WAP's decision to focus attention on pornography and prostitution in Times Square drew unexpected support from Broadway theater owners and city development agencies despairing at the increasing crime and urban blight in the neighborhood of Times Square. Carl Weisbrod, the head of the Mayor's Midtown Enforcement Project, helped them find rent-free office space in an empty bar and restaurant storefront that they were able to use until a buyer could be found (they occupied the storefront for more than two years, until two adjacent buildings collapsed during a renovation). St. Malachy's, a Midtown actors' chapel, contributed surplus desks. When Bob Guccione tried to buy the storefront space (in order to open an establishment to be named the Meat Rack), WAP alerted neighborhood residents, who protested and defeated the proposed deal.

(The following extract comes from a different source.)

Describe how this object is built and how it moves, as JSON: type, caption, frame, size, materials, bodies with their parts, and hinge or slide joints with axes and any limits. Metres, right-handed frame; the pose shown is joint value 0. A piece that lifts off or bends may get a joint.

However, the wider involvement sometimes created conflicts with supporters who did not realize that the group's goals extended beyond Times Square:
The League of New York Theater Owners wrote us a check for ten thousand dollars, although Gerry Schoenfeld of the Shubert Organization, the czar behind the generous gift, threw a fit when he saw that our mission was somewhat broader than "clean up Times Square." "Playboy?" he yelled one day, barging into the office. "You're against Playboy? Where's Gloria Steinem? Does she know what you're doing?
—Susan Brownmiller, 'In Our Time: Memoir of a Revolution (1999), p. 306
[edit] References
- Brownmiller, Susan (1999). In Our Time: Memoir of a Revolution. (ISBN 0-385-31486-8)
- Lederer, Laura. 1982. Take Back the Night. (ISBN 0-553-14907-5)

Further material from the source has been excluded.